STS shall not be liable for non-performance, loss, damage or delay due to force majeure events, including but not limited to wars, riots, fires, floods, strikes or work stoppages, governmental actions, or actions by the CUSTOMER or its customer, transportation delays, inability to obtain necessary staff or materials from usual sources, or other causes beyond STS's normal control.


STS shall not be liable for non-performance, loss, damage or delay due to Covid-19, in particular with respect to new regulations, sick employees (whether vaccinated or not) and delays in delivery.


In the event of a disruption to performance for any such reason, the delivery date or completion time shall be extended to take account of the time lost as a result of such disruption. If the above events continue for more than six (6) weeks, both STS and the CUSTOMER shall be entitled to terminate the CONTRACT by giving seven (7) days' notice in writing to the other party.

 


9. Export Documentation and other Documents Required by the Authorities


9.1. Documentation by Customer


The CUSTOMER undertakes to obtain at its own expense all necessary documents, e.g. documents required according to the respective official requirements at the location of the CUSTOMER or a customer of the CUSTOMER or at the place of use of the DELIVERED OBJECT.


9.2. Assistance


STS, the CUSTOMER and its customers undertake to assist each other without unreasonable delay if one of the parties requires information or documents required by the authorities and this information or these documents can be obtained more easily by one of the other parties than by the party which has to fulfil the official requirement.

 


10. Materials Made Available at no Cost


Materials provided by the CUSTOMER to STS free of charge shall remain the property of the CUSTOMER at all times.

 


11. Final Provisions


11.1. Applicable Law


These GENERAL CONDITIONS and all legal relations between STS and the CUSTOMER shall be governed exclusively by Swiss substantive law, to the exclusion of all international and supranational (contractual) legal systems, in particular the UN Sales Convention and the Federal Act on Private International Law.


11.2. Place of Jurisdiction


The exclusive – also international – place of jurisdiction for all disputes arising directly or indirectly from the contractual relationship is the court with jurisdiction at the legal seat of STS. STS is nevertheless also entitled to bring an action at the CUSTOMER's general place of jurisdiction.


11.3. Best Efforts for an Amicable Settlement


In the event of any dispute, the parties shall use their best efforts to reach an amicable settlement. All disputes shall be settled in accordance with the provisions of the CONTRACT and the related documents.


11.4. No Assignment


Rights or obligations under the CONTRACT are not assignable without the written consent of STS.

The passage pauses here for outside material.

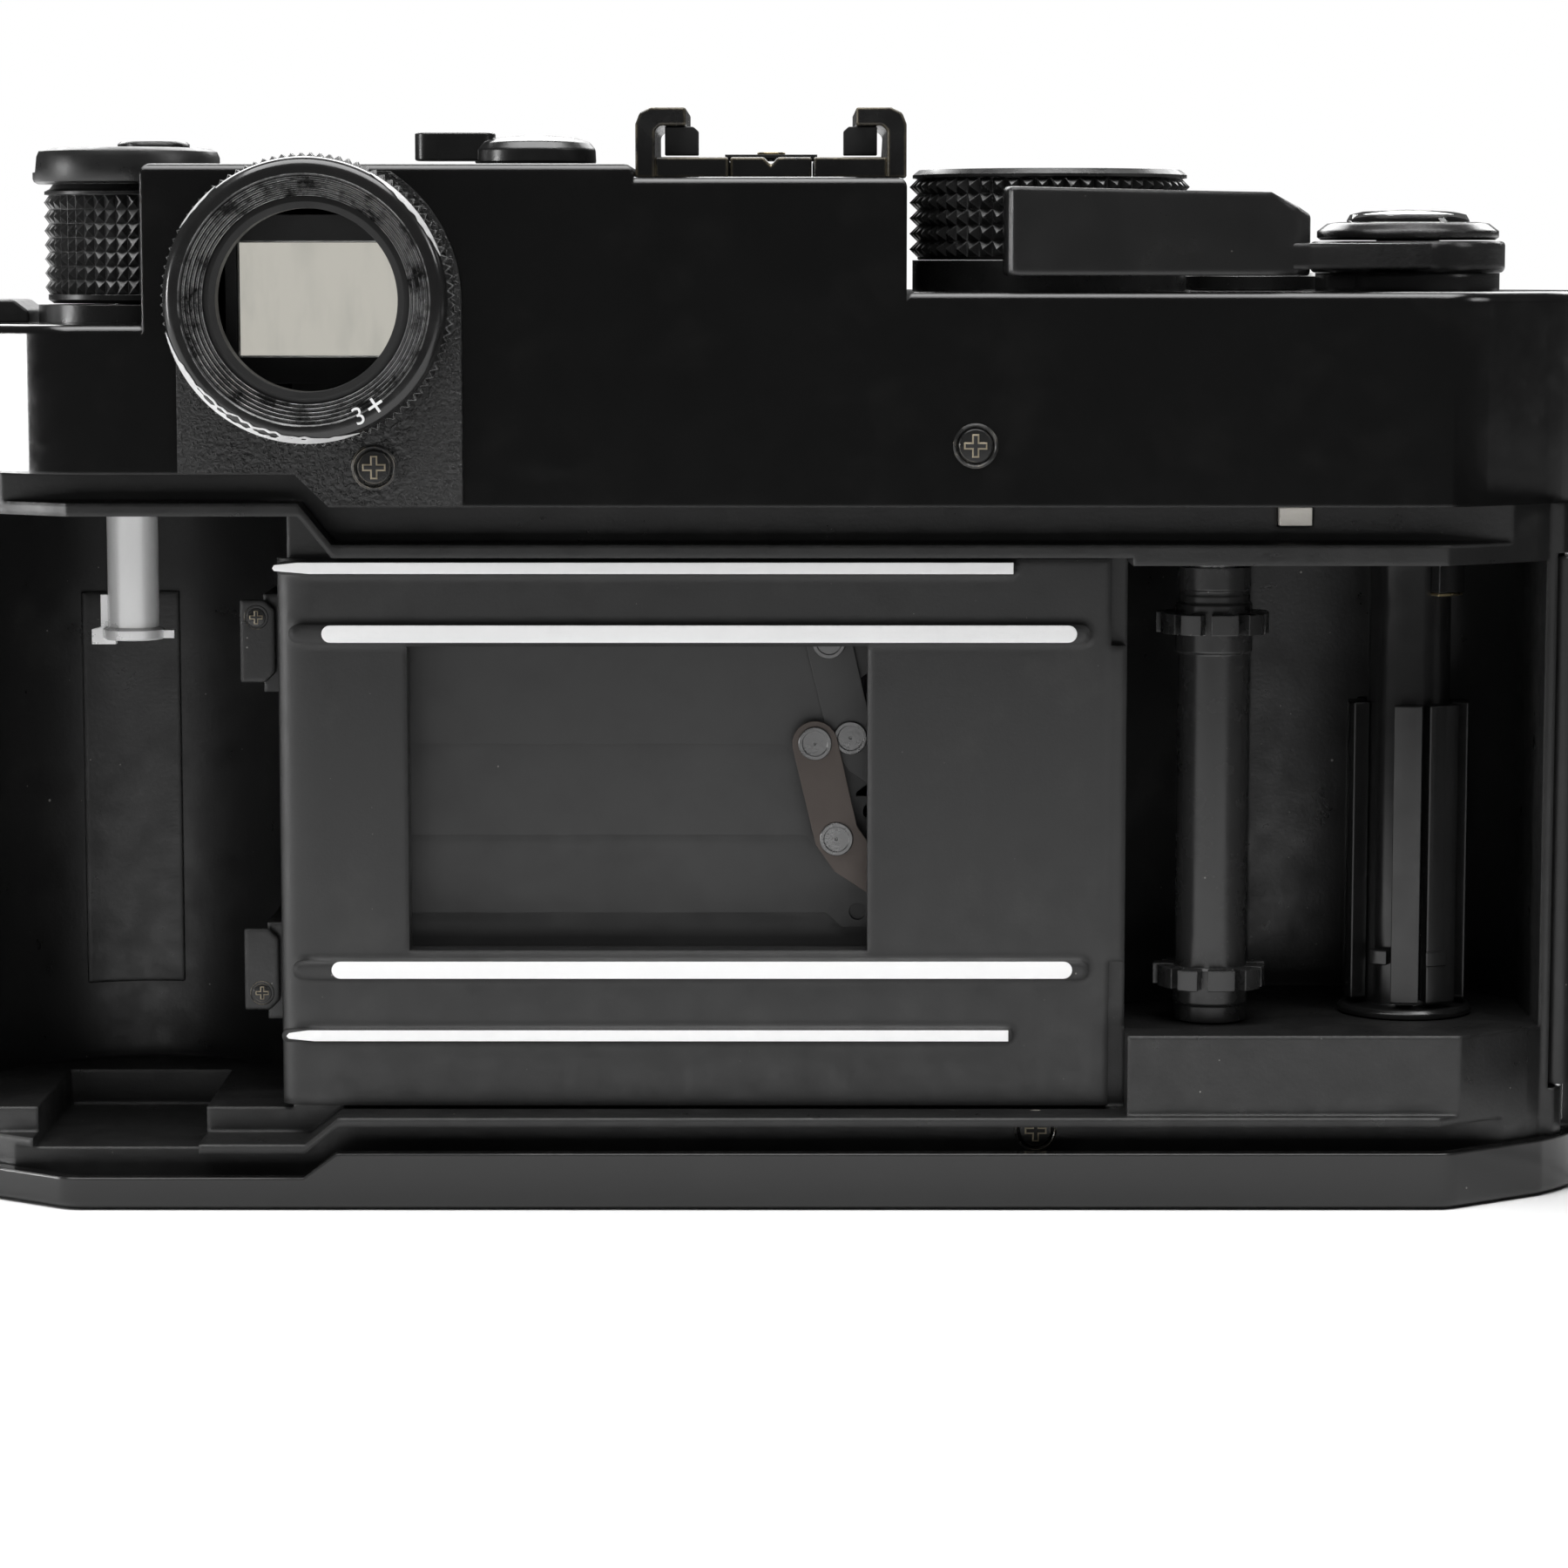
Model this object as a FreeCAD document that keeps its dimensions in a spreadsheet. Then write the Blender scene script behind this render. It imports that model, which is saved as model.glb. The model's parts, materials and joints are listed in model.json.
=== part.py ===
import FreeCAD, Part
import math
import os
import Sketcher

# A 35 mm rangefinder camera that stands on its base with its back door open.
# +Z is up, the lens looks along -Y, and the film door closes the +Y side.
# The origin is the mouth of the tripod socket, straight under the lens axis.

doc = FreeCAD.newDocument("film_camera")
sheet = doc.addObject("Spreadsheet::Sheet", "sizes")


# ---------------------------------------------------------------- sizes


class Size:
    """A number together with the sheet expression that it comes from."""

    def __init__(self, value, text=None):
        self.value = float(value)
        self.text = text if text else repr(float(value))

    def joined(self, sign, other, swap=False):
        first, second = as_size(self), as_size(other)
        if swap:
            first, second = second, first
        results = {
            "+": lambda a, b: a + b,
            "-": lambda a, b: a - b,
            "*": lambda a, b: a * b,
            "/": lambda a, b: a / b,
        }
        value = results[sign](first.value, second.value)
        return Size(value, "(%s %s %s)" % (first.text, sign, second.text))

    def __add__(self, other):
        return self.joined("+", other)

    def __radd__(self, other):
        return self.joined("+", other, swap=True)

    def __sub__(self, other):
        return self.joined("-", other)

    def __rsub__(self, other):
        return self.joined("-", other, swap=True)

    def __mul__(self, other):
        return self.joined("*", other)

    def __rmul__(self, other):
        return self.joined("*", other, swap=True)

    def __truediv__(self, other):
        return self.joined("/", other)

    def __neg__(self):
        return Size(0.0).joined("-", self)


def as_size(amount):
    return amount if isinstance(amount, Size) else Size(amount)


class Sizes:
    """The driving dimensions. Each one is a cell of the sheet with an alias."""

    def __init__(self):
        self.row = 0

    def add(self, **cells):
        for name, value in cells.items():
            self.row += 1
            sheet.set("A%d" % self.row, name)
            sheet.set("B%d" % self.row, str(value))
            sheet.setAlias("B%d" % self.row, name)
            setattr(self, name, Size(value, "sizes." + name))


s = Sizes()

# The whole body. Its ends aren't the same distance from the lens axis.
s.add(body_length=135.5, body_middle=-9.45, front_depth=15.8, rear_depth=17.0)
s.add(flat_ends=28.0, facet_run=8.1, facet_depth=5.5, end_rear_radius=17.4, end_centre=-1.5)
s.add(kink_round=3.0, cover_kink_round=9.0)
s.back_flat = s.body_length - s.flat_ends
s.add(cover_wall=1.2, fit=0.1, skin=0.8, gap=0.15, shaft_end_length=4.0)

# Heights of the shells.
s.add(base_edge=4.5, base_edge_latch=2.6, top_edge=54.8, top_edge_latch=57.3)
s.add(left_deck=68.7, right_deck=71.2, hump_top=80.9, shoe_seat=79.9)
s.add(hump_left=37.5, hump_right=20.8, seat_overlap=1.0, latch_step=23.4, step_run=2.6, edge_round=0.8)

# Film gate and rails.
s.add(film_plane=12.0, gate_width=36.0, gate_height=24.0, lens_height=31.65)
s.add(plate_left=28.2, plate_right=38.2, plate_low=7.3, plate_high=50.5, plate_thick=1.5)
s.add(rail_proud=0.5, inner_rail=1.44, inner_rail_gap=0.3, inner_rail_left=24.6, inner_rail_right=34.3)
s.add(outer_rail=0.9, outer_rail_gap=5.7, outer_rail_left=28.0, outer_rail_right=29.3, outer_proud=0.2)
s.add(plate_key=1.2, plate_key_low=18.8, plate_key_high=43.7)

# Light trap ribs, and the grooves that the door's lips drop into.
s.add(rib_low=6.3, rib_low_thick=0.7, rib_high=50.8, rib_high_thick=1.0, groove_floor=11.6)
s.add(latch_rib_low=4.2, latch_rib_high=54.0)

# The tab in the upper groove that the closing door pushes in.
s.add(tab_left=-52.4, tab_right=-49.9, tab_low=53.15, tab_high=54.55, tab_front=7.0, tab_stroke=1.2)
s.add(tab_proud=1.1)

# Cartridge chamber.
s.add(chamber_x=41.0, chamber_y=0.0, chamber_radius=13.6, chamber_floor=6.9, chamber_ceiling=54.0)
s.add(key_notch=13.4, key_notch_depth=2.9, pad_width=2.6, pad_height=7.8, pad_rear=4.0)
s.add(pad_low_z=16.9, pad_high_z=43.3)

# Take-up chamber, spool and sprocket.
s.add(takeup_floor=13.3, takeup_ceiling=50.2, takeup_wall=71.3, takeup_front=10.6, takeup_corner=9.0)
s.add(spool_x=-61.6, spool_y=1.8, spool_core=3.3, spool_barrel=4.9, spool_flange=6.0)
s.add(spool_core_end=38.6, spool_slot=1.1, spool_slot_low=4.0, spool_shaft=1.5, spool_flange_thick=1.2)
s.add(sprocket_x=-45.5, sprocket_y=6.0, sprocket_shaft=2.8, sprocket_drum=3.78, sprocket_tip=4.6)
s.add(sprocket_upper=45.15, film_pitch=28.17, sprocket_tooth=1.1, sprocket_rim=1.1, sprocket_collar=1.2)
s.add(sprocket_teeth=5, sprocket_pad=0.3)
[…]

11.5. Failure to Exercise Rights


The failure of STS or the CUSTOMER to exercise any rights shall not constitute a waiver or rescission of such rights.


11.6. Severability


If any provision of this CONTRACT is found to be void or unenforceable, all other provisions shall remain unaffected and STS and the CUSTOMER shall use their best endeavors to replace such provision with a valid provision that is as close as legally possible to the original economic purpose of the mutual relationship.